Tres años llevo ya
de vuelta en la Complutense y, por vez primera, en la Facultad de Educación.
Presumía yo que el retorno a la capital,
y a la que todavía es la mayor universidad (presencial) del país, después de
dieciséis años en la Universidad de Salamanca, supondría alguna mejora en el
acceso a infraestructuras generales, en particular en lo relativo a las
tecnologías de la información y la comunicación, quizá porque fue en esta
universidad donde por vez primera pude tocar un ordenador (a finales de los
setenta), trabajar con uno propio (a comienzos de los ochenta) y acceder a la
internet (al inicio de os noventa). Tenía otras reservas sobre la Facultad de
Educación (que, como cualquier otra, tiene todavía más de Escuela Universitaria
que de Facultad), pero quería creer que, al menos, sería un ambiente más que propicio
para la experimentación pedagógica en general y para el uso de las tecnologías
de la información y la comunicación en particular. ¿Si no aquí, dónde pues?
Pues no ha sido
así. Ya he contado algunas otras desdichas sobre el desuso de las aulas
informáticas o el mal funcionamiento de algunas herramientas
virtuales. El curso en que me reincorporé, 2010-2011, ni siquiera había un
acceso generalizado a la wifi en el edificio. Ahora casi lo hay, al menos en
las zonas de aulas (miserable en las de despachos), lo que debería hacer
posible el uso de dispositivos conectados con mayor movilidad. Pues bien,
recibí con alborozo la idea de que se habían creado dos aulas de informática
nuevas ¡con ordenadores portátiles!
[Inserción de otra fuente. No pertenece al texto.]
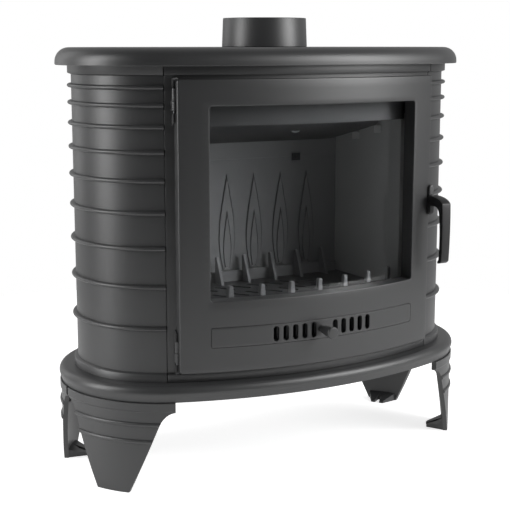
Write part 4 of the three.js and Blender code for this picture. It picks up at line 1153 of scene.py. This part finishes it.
CORNERS = ("upper_left", "upper_right", "lower_left", "lower_right")
KEPT = [  # material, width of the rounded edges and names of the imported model's own pieces
    (IRON, 0.9, ["back_plate"]),
    (SOOTED, 0.8, ["hearth_plate"]),
    # the liners take the pale colour that is painted light
    (LINER_PAINTED_LIGHT, 1.2, ["liner_left", "liner_right"]),
    (FIRED, 0.8, ["fireback_upper"]),
    (FIRED, 0.7, ["rear_guard"]),
    (STEEL, 0.3, ["keeper_roller", "handle_spindle", "spindle_nut"]),
    (DARK_STEEL, 0.5, ["fireback_clip_left", "fireback_clip_right"]),
    (DARK_STEEL, 0.4, ["ash_pan", "latch_tongue", *(f"leg_bolt_{leg}" for leg in LEG_TURNS)]),
    (DARK_STEEL, 0.3, ["latch_keeper", "slider_rail_upper", "slider_rail_lower",
                       *(f"glass_clip_{corner}" for corner in CORNERS)]),
    (DARK_STEEL, 0.2, ["air_slider", *(f"tie_rod_{leg}" for leg in LEG_TURNS)]),
]
for kept_material, kept_edge, kept_names in KEPT:
    for kept_name in kept_names:
        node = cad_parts[kept_name]
        node.data.materials.clear()
        node.data.materials.append(kept_material)
        soften(node, kept_edge, angle=30)

# ------------------------------------------------------------------ floor and light


def seen_through(tree, path):
    """Rays that have only passed through glass on their way from the camera."""
    bounces = math_node(tree, "ADD", path.outputs["Diffuse Depth"],
                        path.outputs["Glossy Depth"])
    first = math_node(tree, "SUBTRACT", 1.0, bounces, clamp=True)
    return math_node(tree, "MULTIPLY", path.outputs["Is Transmission Ray"], first)


def floor():
    """A round white floor. It fades into the background, but keeps the stove's shadow."""
    casting = Casting()
    casting.mesh.faces.new([casting.mesh.verts.new((x, y, 0)) for x, y in circle(1.5, 96)])
    material, tree, shader = new_material("pale_floor")
    put(shader, Base_Color=(0.82, 0.82, 0.82, 1), Roughness=0.9, Specular_IOR_Level=0.1)
    glow = tree.nodes.new("ShaderNodeEmission")
    path = tree.nodes.new("ShaderNodeLightPath")
    mirrored = math_node(tree, "MULTIPLY", path.outputs["Is Glossy Ray"], MIRRORED)
    seen = math_node(tree, "MAXIMUM", path.outputs["Is Camera Ray"], mirrored)
    seen = math_node(tree, "MAXIMUM", seen, seen_through(tree, path))
    link(tree, math_node(tree, "MULTIPLY", seen, GLOW), glow.inputs["Strength"])
    both = tree.nodes.new("ShaderNodeAddShader")
    link(tree, shader.outputs[0], both.inputs[0])
    link(tree, glow.outputs[0], both.inputs[1])
    link(tree, both.outputs[0], tree.nodes["Material Output"].inputs["Surface"])
    casting.build("floor", material)


def surroundings():
    """White to the camera. For other rays the front left is dim and the back bright."""
    world = bpy.data.worlds.new("studio")
    bpy.context.scene.world = world
    world.use_nodes = True
    tree = world.node_tree
    back = tree.nodes["Background"]
    path = tree.nodes.new("ShaderNodeLightPath")
    seen = math_node(tree, "MAXIMUM", path.outputs["Is Camera Ray"],
                     seen_through(tree, path))
    place = tree.nodes.new("ShaderNodeTexCoord")
    facing = tree.nodes.new("ShaderNodeVectorMath")
    facing.operation = "DOT_PRODUCT"
    link(tree, place.outputs["Generated"], facing.inputs[0])
    facing.inputs[1].default_value = WORLD_BRIGHT_SIDE
    ramp = tree.nodes.new("ShaderNodeMapRange")
    ramp.interpolation_type = "SMOOTHSTEP"
    link(tree, facing.outputs["Value"], ramp.inputs["Value"])
    put(ramp, From_Min=WORLD_FROM, From_Max=WORLD_TO, To_Min=WORLD_FRONT, To_Max=WORLD_BACK)
    strength = math_node(tree, "MAXIMUM", seen, ramp.outputs["Result"])
    link(tree, strength, back.inputs["Strength"])
    put(back, Color=(1, 1, 1, 1))


def soft_light(name, place, width, height, power):
    data = bpy.data.lights.new(name, "AREA")
    data.shape = "RECTANGLE"
    data.size = width
    data.size_y = height
    data.energy = power
    light = bpy.data.objects.new(name, data)
    light.location = place
    aim = Vector(LAMP_AIM) - Vector(place)
    light.rotation_euler = aim.to_track_quat("-Z", "Y").to_euler()
    bpy.context.collection.objects.link(light)


def camera():
    """Stands where the photograph was taken."""
    data = bpy.data.cameras.new("view")
    data.lens, data.sensor_width = LENS, SENSOR
    seat = bpy.data.objects.new("view", data)
    seat.location = CAMERA_PLACE
    seat.rotation_euler = (radians(90 - CAMERA_DOWN), 0, radians(-CAMERA_ROUND))
    bpy.context.collection.objects.link(seat)
    bpy.context.scene.camera = seat


LENS, SENSOR = 83.67, 36
CAMERA_PLACE = (-1.04807, -1.85158 + SHIFT / 1000, TOP_FACE / 1000 + 0.00552)
CAMERA_DOWN, CAMERA_ROUND = 10.1019, 29.0655  # degrees
GLOW = 0.75  # floor's own white, for the camera
MIRRORED = 0.6  # share of it that mirrored rays see
WORLD_BRIGHT_SIDE = (0.5, 0.866, 0)
WORLD_FROM, WORLD_TO = -0.3, 0.8
WORLD_FRONT, WORLD_BACK = 0.05, 0.5
LAMP_AIM = (0, 0, 0.45)
LAMPS = [  # name, place, width, height, power
    ("left_box", (-2.56, 0.45, 1.2), 0.9, 2.3, 51),
    ("back_left_box", (-1.3, 2.25, 1.2), 0.8, 2.3, 8),
    ("front_box", (1.36, -2.21, 1.5), 1.0, 2.0, 26),
    ("right_box", (1.92, -1.75, 1.5), 0.9, 2.0, 46),
]
floor()
surroundings()
for lamp in LAMPS:
    soft_light(*lamp)
camera()
bpy.context.scene.view_settings.view_transform = "Standard"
Magnífico, pensé, pues en vez de tener a
los alumnos como pasmarotes alineados ante los monitores, con menos capacidad
para hablar entre sí y reubicarse de acuerdo con las necesidades del trabajo en
equipo que en un aula ordinaria, los portátiles permitirían por fin trabajar en
un mismo recinto en grupos autónomos, variables, etc. Mi cabeza bullía con
imágenes como las dos primeras fotografías de este blog; imágenes imaginarias, pues nada tienen que ver ni con esta Facultad ni con esta Universidad.
Nada de eso:
portátiles, sí, pero encadenados a bancos de madera rígidos, y estos alineados
y atornillados al suelo (como en la tercera y la cuarta fotografías. ¡En la Facultad de Educación! Resulta que se pasan la
vida hablando de grupos, equipos, espacios, rincones... y, cuando llegamos al
portátil (¿hay que explicar por qué se llaman así, o laptops?), se usa para convertir al estudiante en una estatua de
sal. El motivo, por supuesto, la seguridad de equipos tan valiosos. Por si todavía fuera todo poco surrealista, al estar atados a los bancos los dichosos portátiles, que tampoco son precisamente de última generación, apenas aguantan una clase de dos horas y, por supuesto, no aguantan dos clases seguidas: se descargan y, por tanto, sólo se pueden utilizar de manera intermitente y por periodos no demasiado largos.
Anonadado, sugerí que podrían entregarse a los estudiantes contra el depósito de un documento de identificación (decenas de congresos lo hacen con cientos de congresistas a los que sólo ven en esa ocasión, cuando les entregan dispositivos de audio para la traducción simultánea, por ejemplo)... pero ahí topamos con los funcionarios, es decir,
con el Personal de Administración y Servicios, que es todavía mucho más
marmóreo que el personal docente: ellos no pueden andar recogiendo carnets,
etc. (cualquier empresita privada de traducción simultánea puede, pero ellos no,
¡por favor...!). Podría haber sido incluso más fácil, bastando con chequear una
lista: al fin y al cabo son los mismos estudiantes, una o dos veces por semana,
durante un cuatrimestre... pues no, tampoco.